DATASET EXTRACT ::

━━━━━━━━

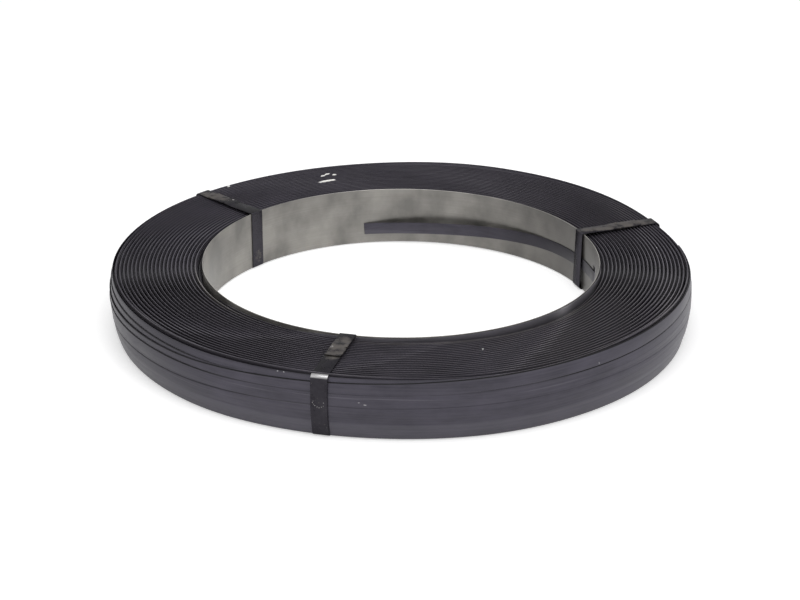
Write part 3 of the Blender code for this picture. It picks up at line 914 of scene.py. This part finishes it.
# %% The slot in the core
SLOT_LOW = TAIL_TOP - STRAP_WIDTH - 0.0026
SLOT_HIGH = TAIL_TOP + 0.0059
SLOT_ALONG = 0.0085
SLOT_CUT_DEPTH = 0.02
slot_shape = bmesh.new()
bmesh.ops.create_cube(slot_shape, size=1.0)
bmesh.ops.scale(
    slot_shape, vec=(SLOT_CUT_DEPTH, SLOT_ALONG, SLOT_HIGH - SLOT_LOW), verts=slot_shape.verts)
bmesh.ops.translate(
    slot_shape, vec=(inner, 0.0, (SLOT_LOW + SLOT_HIGH) / 2.0), verts=slot_shape.verts)
core_with_slot = cut_away(core_hoop, placed(slot_shape, "slot_cutter", TAIL_SLOT), "core_with_slot")

# %% [markdown]
# ## The bindings
#
# Each binding goes once round the section of the coil: down the bore, under, up the barrel
# and across the top, where its two ends lap and a tool has notched them together. The path
# starts under the lap and ends on top of it, and every corner is an arc.

# %% Rounded corners
ARC_POINTS = 7


def with_arcs(corners):
    """Points of an open line through (x, z, bend radius) corners, each bend an arc."""
    points = []
    for index, (x, z, bend) in enumerate(corners):
        corner = np.array((x, z))
        if index in (0, len(corners) - 1) or bend <= 0.0:
            points.append(corner)
            continue
        before = np.array(corners[index - 1][:2]) - corner
        after = np.array(corners[index + 1][:2]) - corner
        before /= np.linalg.norm(before)
        after /= np.linalg.norm(after)
        half = math.acos(max(-1.0, min(1.0, float(before @ after)))) / 2.0
        middle = (before + after) / np.linalg.norm(before + after)
        center = corner + middle * bend / math.sin(half)
        first = corner + before * bend / math.tan(half) - center
        last = corner + after * bend / math.tan(half) - center
        sweep = math.pi - 2.0 * half
        for step in range(ARC_POINTS):
            part = step / (ARC_POINTS - 1)
            spoke = (math.sin((1 - part) * sweep) * first + math.sin(part * sweep) * last)
            points.append(center + spoke / math.sin(sweep))
    return np.array(points)


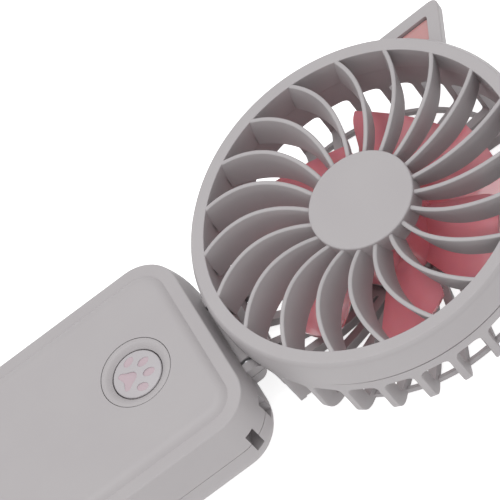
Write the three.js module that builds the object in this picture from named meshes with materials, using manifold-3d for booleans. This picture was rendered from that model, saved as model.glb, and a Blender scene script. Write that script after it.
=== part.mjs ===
// Handheld folding fan with a push button, a rechargeable battery and two ear shapes on its ring.
// It lies on its back: X runs along the hinge, Y from the handle to the fan, Z out of the front.
// The origin is the middle of the rectangle that the fan covers, on the surface it lies on.
// All lengths are millimetres.
import * as THREE from 'three';
import * as BufferGeometryUtils from 'three/addons/utils/BufferGeometryUtils.js';
import Module from 'manifold-3d';

const wasm = await Module();
wasm.setup();

// Clearances
const seam = 0.15;
const runningGap = 0.3;
const cutOverrun = 2;

// Handle
const bodyLength = 102;
const bodyCornerRadius = 12;
const backFillet = 10;
const wall = 2;
const partingHeight = 12.7;
const rimHeight = 23.6;
const panelHeight = 24.9;
const sideDraft = 1.4;
const rimWidth = 3.6;
const rimEdge = 0.35;
const panelSlope = 3.4;
const lipHeight = 1.2;
const lipThickness = 0.9;

// Fan head
const ringWallRadius = 46;
const ringFaceStep = 1;
const ringFaceWidth = 3.4;
const ringFaceRadius = ringWallRadius - ringFaceStep;
const ringInnerRadius = ringFaceRadius - ringFaceWidth;
const bandStep = 0.5;
const bandRadius = ringWallRadius - bandStep;
const headHeight = 28;
const headParting = 18.9;
const headGap = 1.2;
const ringEdgeDrop = 1.3;
const ringBore = 0.5;
const ringDraft = 0.35;
const ringEdgeRound = 0.45;
const grooveDepth = 3;
const grooveInset = 2;
const grooveRadius = bandRadius - grooveInset;
const grooveWidth = 1.5;
const faceHubRadius = 13.8;
const faceHubDrop = 1;
const faceHubEdge = 0.5;
const faceHubDepth = 6;
const faceHubWall = 1.5;
const finCount = 20;
const finDepth = 8.1;
const finDrop = 0.1;
const finHubDrop = 0.7;
const finDome = 2.4;
const finLean = 1.5;
const finThickness = 1.2;
const finRound = 0.5;
const finSteps = 6;
const finPhase = 87.9;
const finSweep = 11.6;
const finBow = 4.2;
const finRoot = 0.4;
const finOverrunShare = 0.02;

// Ears
const earHeight = 14;
const earTipRadius = ringWallRadius + earHeight;
const earTipAngle = 132;
const earOuterAngle = 153;
const earInnerAngle = 122.5;
const earTop = 24.2;
const earThickness = 3.4;
const earRim = 3.3;
const earLedge = 0.8;
const earLedgeHeight = 0.9;
const earTipRound = 3.4;
const earWindowRound = 1;
const earBevel = 0.35;
const earRoot = 1.6;
const earFoot = 1.75;
const inlayThickness = 1.4;

// Rear housing
const bandThickness = 3.9;
const housingCorner = 4.6;
const housingBend = 0.5;
const backThickness = 3.3;
const rearClear = 0.5;
const ventCount = 30;
const ventPhase = -0.6;
const ventTop = 12.4;
const ventShoulder = 0.9;
const ventChamfer = 1.2;
const ventInside = 0.3;
const ribTopWidth = 2.8;
const ribFootWidth = 2;
const ribBackWidth = 1.9;
const ribSweep = 22;
const barRingInset = 8;
const barRingWidth = 1.2;
const barRingHeight = 2.6;
const rearHubRadius = 14.5;
const rearHubEdge = 0.5;
const rearHubLap = 1;
const rearHubThickness = 2;
const seatWall = 1.2;
const seatHeight = 2.4;

// Impeller
const bladeCount = 7;
const bladeRoom = 8.6;
const bladeTipRadius = ringInnerRadius - bladeRoom;
const bladeRootTop = 17.4;
const bladeRootFoot = 7.2;
const bladeTipTop = 15.2;
const bladeTipFoot = 7.8;
const bladeSag = 1.4;
const bladeThickness = 1.3;
const bladeTaper = 0.45;
const bladePhase = 0.5;
const bladeTurn = 50;
const bladeLead = 5;
const bladeTipRound = 9;
const bladeSteps = 4;
const bladeSpans = 5;
const impellerHubRadius = 12.7;
const impellerHubWall = 1.2;
const impellerHubTop = 19.5;
const impellerHubFoot = 6.6;
const impellerBossRadius = 2.6;
const impellerBossLength = 2.9;

// Motor
const motorRadius = 10.3;
const motorHeight = 11;
const motorWall = 0.7;
const motorNeckRadius = 3.4;
const motorNeckHeight = 1.4;
const shaftRadius = 1;
const magnetThickness = 1.5;
const magnetSpan = 130;
const armatureRadius = 7;
const armatureHeight = 5.4;
const poleNeck = 2.2;
const poleSpan = 84;
const poleCap = 1.6;
const commutatorRadius = 2.2;
const endCapThickness = 1.6;
const bushRadius = 2.4;
const bushLength = 1.8;
const motorScrewSpacing = 13;

// Hinge
const hingeHeight = partingHeight;
const knuckleRadius = 3;
const knuckleHalf = 9.6;
const lugThickness = 2.6;
const washerThickness = 0.5;
const washerRadius = 2.6;
const pinRadius = 1.2;
const pinShort = 0.8;
const recessGap = 0.5;
const hingeBlockDepth = 2;
const hingeHeel = 1.8;
const tiltRelief = 4.6;
const tiltReliefSide = 5;

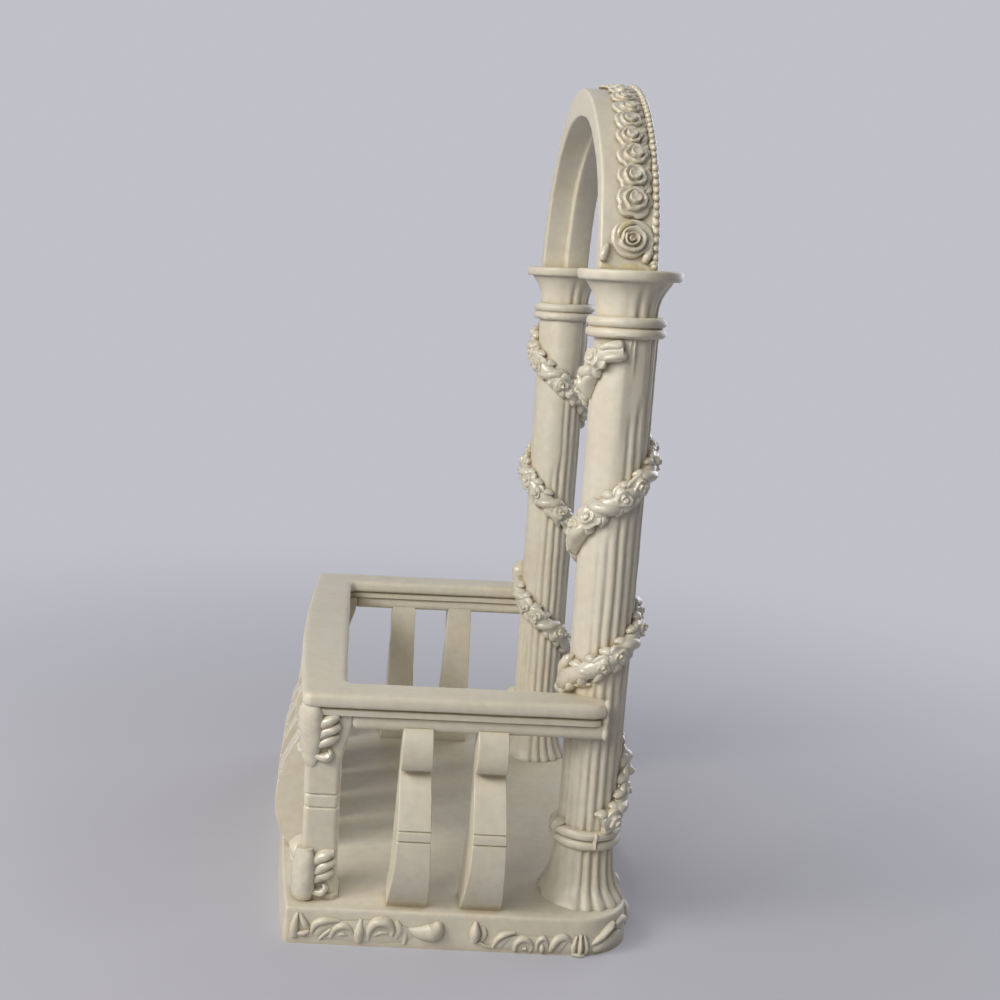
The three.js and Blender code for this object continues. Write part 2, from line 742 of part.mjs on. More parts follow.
// Roses over the arch: a large one over each spring, one on the crown, and a swag of close roses
// that fills each side between them.
function addRoses() {
  const seat = archRadius + seatGap;
  const spring = Math.asin((springZ - archCentreZ) / archRadius);
  const largeAngle = spring + (largeRoseLift + largeRoseRadius) / seat;
  const lowAngle = largeAngle + (largeRoseRadius + seatGap + roseRadius) / seat;
  const highAngle = quarterTurn - (2 * roseRadius + seatGap) / seat;
  const gaps = Math.round(((highAngle - lowAngle) * seat) / rosePitch);
  let swag = toSolid(makeBacking(lowAngle, highAngle));
  for (let i = 0; i <= gaps; i += 1) {
    const rose = roseOnArch(roseRadius, lowAngle + (highAngle - lowAngle) * (i / gaps));
    swag = swag.add(toSolid(rose));
  }
  const geometry = toGeometry(swag);
  const large = roseOnArch(largeRoseRadius, largeAngle);
  addPiece("rose_swag_left", mirrored(geometry));
  addPiece("rose_swag_right", geometry);
  addPiece("large_rose_left", mirrored(large));
  addPiece("large_rose_right", large);
  addPiece("top_rose", roseOnArch(roseRadius, quarterTurn));
}

// Bead edging along the front of the arch's outer face, as one slim half-round moulding.
function makeBeadEdging() {
  const seat = archRadius + seatGap;
  const edgeY = archCentreY - archWidth / 2 + beadRadius;
  const sectionShares = [[0, -1], [1.2, -0.8], [2, 0], [1.2, 0.8], [0, 1]];
  const rings = [];
  for (let step = 0; step <= archSegments; step += 1) {
    rings.push(sectionShares.map(([outShare, acrossShare]) => {
      const radius = seat + beadRadius * outShare;
      const start = Math.asin((springZ + seatGap - archCentreZ) / radius);
      const angle = start + (halfTurn - 2 * start) * (step / archSegments);
      return archPoint(radius, angle, edgeY + beadRadius * acrossShare);
    }));
  }
  return skin(rings, sectionShares.map(([outShare, acrossShare]) => new THREE.Vector2(outShare, acrossShare)));
}

addPiece("base_plinth", makeBase());
addColumns();
addPiece("arch_band", makeArchBand());
addPiece("bead_edging", makeBeadEdging());
addRails();
addSupports();
addLeaves();
addGarlands();
addRoses();

// The middle of the underside of the whole is the origin.
const reach = new THREE.Box3().setFromObject(arch);
arch.position.y = -(reach.min.y + reach.max.y) / 2;

export default arch;
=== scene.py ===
# Miniature arch of ivory cast resin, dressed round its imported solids. Metres, +Z up, roses facing -Y.
import random
from math import asin, atan2, cos, exp, hypot, pi, radians, sin, sqrt, tau

import bmesh
import bpy
from mathutils import Matrix, Vector, noise


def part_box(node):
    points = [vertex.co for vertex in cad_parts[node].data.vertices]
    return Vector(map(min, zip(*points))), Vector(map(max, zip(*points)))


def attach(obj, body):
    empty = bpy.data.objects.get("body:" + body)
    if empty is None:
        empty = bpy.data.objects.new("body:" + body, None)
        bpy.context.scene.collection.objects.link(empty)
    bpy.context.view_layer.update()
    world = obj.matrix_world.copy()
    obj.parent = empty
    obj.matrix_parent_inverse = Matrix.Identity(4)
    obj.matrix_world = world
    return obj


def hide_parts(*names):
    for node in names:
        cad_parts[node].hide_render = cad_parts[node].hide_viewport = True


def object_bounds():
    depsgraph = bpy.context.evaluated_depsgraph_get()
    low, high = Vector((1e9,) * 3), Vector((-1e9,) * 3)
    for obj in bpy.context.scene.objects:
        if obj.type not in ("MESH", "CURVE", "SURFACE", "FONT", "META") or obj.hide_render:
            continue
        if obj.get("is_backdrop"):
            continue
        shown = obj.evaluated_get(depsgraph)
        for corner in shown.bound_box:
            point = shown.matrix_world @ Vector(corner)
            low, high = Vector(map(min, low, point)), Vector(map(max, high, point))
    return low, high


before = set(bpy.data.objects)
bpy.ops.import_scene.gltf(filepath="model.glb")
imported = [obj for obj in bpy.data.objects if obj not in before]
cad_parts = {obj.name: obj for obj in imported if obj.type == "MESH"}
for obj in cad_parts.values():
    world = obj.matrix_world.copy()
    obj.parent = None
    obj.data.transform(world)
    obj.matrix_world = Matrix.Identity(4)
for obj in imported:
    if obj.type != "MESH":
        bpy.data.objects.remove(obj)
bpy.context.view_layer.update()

MM = 0.001

# Camera: it stands at the left-hand end and looks along the arch, a little down on the rail. The
# photograph's frame is cut from the right of a wider one, which a sideways shift of the lens gives.
CAMERA_PLACE = Vector((-329.4, 26.7, 154.9)) * MM
YAW = radians(-0.16)
PITCH = radians(10.63)
ROLL = radians(2.52)
scene = bpy.context.scene


def new_object(name, data):
    """Adds an object to the scene, at the origin."""
    thing = bpy.data.objects.new(name, data)
    scene.collection.objects.link(thing)
    return thing


lens = bpy.data.cameras.new("camera")
lens.sensor_width = 36
lens.lens = 45.83
lens.shift_x = 0.15
lens.clip_start = 0.01
camera = new_object("camera", lens)
heading, tilt = Matrix.Rotation(-pi / 2 - YAW, 4, "Z"), Matrix.Rotation(pi / 2 - PITCH, 4, "X")
camera.matrix_world = Matrix.Translation(CAMERA_PLACE) @ heading @ tilt @ Matrix.Rotation(ROLL, 4, "Z")
scene.camera = camera

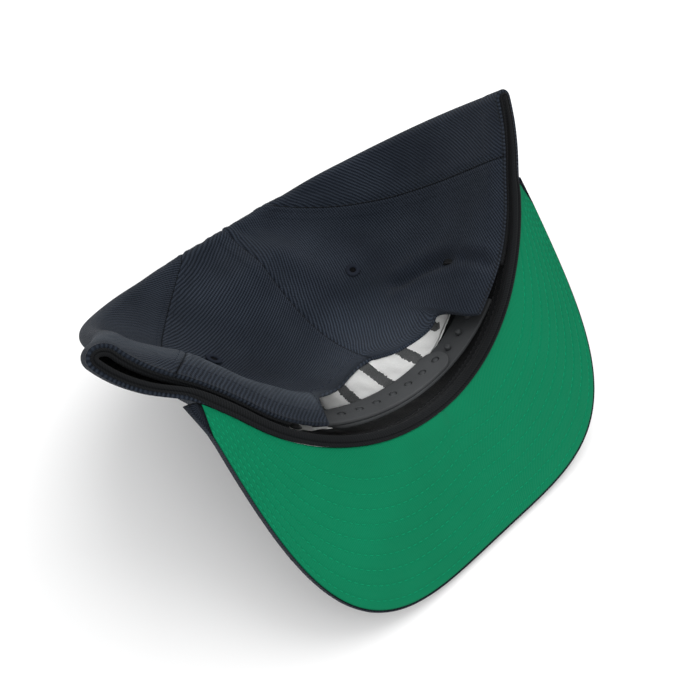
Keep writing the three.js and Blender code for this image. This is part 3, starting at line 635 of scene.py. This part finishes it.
# Materials
class Nodes:
    """A material's node tree with short ways to add nodes."""

    def __init__(self, name):
        self.material = bpy.data.materials.new(name)
        self.material.use_nodes = True
        self.tree = self.material.node_tree
        self.tree.nodes.clear()
        self.shader = self.tree.nodes.new("ShaderNodeBsdfPrincipled")
        output = self.tree.nodes.new("ShaderNodeOutputMaterial")
        self.tree.links.new(self.shader.outputs[0], output.inputs[0])

    def add(self, kind, inputs=None, **settings):
        node = self.tree.nodes.new("ShaderNode" + kind)
        for key, value in settings.items():
            setattr(node, key, value)
        for key, value in (inputs or {}).items():
            self.put(node.inputs[key], value)
        return node

    def put(self, socket, value):
        if isinstance(value, bpy.types.NodeSocket):
            self.tree.links.new(value, socket)
        else:
            socket.default_value = value

    def math(self, operation, a, b=0.0):
        node = self.add("Math", operation=operation)
        for socket, value in zip(node.inputs, (a, b)):
            self.put(socket, value)
        return node.outputs[0]

    def noise(self, vector, scale, detail=3.0, roughness=0.6):
        inputs = {"Vector": vector, "Scale": scale, "Detail": detail, "Roughness": roughness}
        return self.add("TexNoise", inputs).outputs["Fac"]

    def blend(self, factor, a, b):
        node = self.add("Mix", data_type="RGBA")
        self.put(node.inputs[0], factor)
        self.put(node.inputs[6], a)
        self.put(node.inputs[7], b)
        return node.outputs[2]

    def ramp(self, value, low, high):
        node = self.add("MapRange", {"Value": value, "From Min": low, "From Max": high})
        node.clamp = True
        return node.outputs[0]

    def finish(self, color, roughness, height, distance, **shader):
        self.put(self.shader.inputs["Base Color"], color)
        self.put(self.shader.inputs["Roughness"], roughness)
        for key, value in shader.items():
            self.shader.inputs[key.replace("_", " ")].default_value = value
        node = self.add("Bump", {"Height": height, "Distance": distance, "Strength": 1.0})
        self.tree.links.new(node.outputs[0], self.shader.inputs["Normal"])
        return self.material


def rgba(*channels):
    return (*channels, 1.0)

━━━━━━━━

STATED TASK ::
Retype exactly what runs from the line containing "is the origin." through the line containing "for corner in", both lines included, and stop there.

EXERCISE OUTPUT ::
// The middle of the underside of the whole is the origin.
const reach = new THREE.Box3().setFromObject(arch);
arch.position.y = -(reach.min.y + reach.max.y) / 2;

export default arch;
=== scene.py ===
# Miniature arch of ivory cast resin, dressed round its imported solids. Metres, +Z up, roses facing -Y.
import random
from math import asin, atan2, cos, exp, hypot, pi, radians, sin, sqrt, tau

import bmesh
import bpy
from mathutils import Matrix, Vector, noise


def part_box(node):
    points = [vertex.co for vertex in cad_parts[node].data.vertices]
    return Vector(map(min, zip(*points))), Vector(map(max, zip(*points)))


def attach(obj, body):
    empty = bpy.data.objects.get("body:" + body)
    if empty is None:
        empty = bpy.data.objects.new("body:" + body, None)
        bpy.context.scene.collection.objects.link(empty)
    bpy.context.view_layer.update()
    world = obj.matrix_world.copy()
    obj.parent = empty
    obj.matrix_parent_inverse = Matrix.Identity(4)
    obj.matrix_world = world
    return obj


def hide_parts(*names):
    for node in names:
        cad_parts[node].hide_render = cad_parts[node].hide_viewport = True


def object_bounds():
    depsgraph = bpy.context.evaluated_depsgraph_get()
    low, high = Vector((1e9,) * 3), Vector((-1e9,) * 3)
    for obj in bpy.context.scene.objects:
        if obj.type not in ("MESH", "CURVE", "SURFACE", "FONT", "META") or obj.hide_render:
            continue
        if obj.get("is_backdrop"):
            continue
        shown = obj.evaluated_get(depsgraph)
        for corner in shown.bound_box:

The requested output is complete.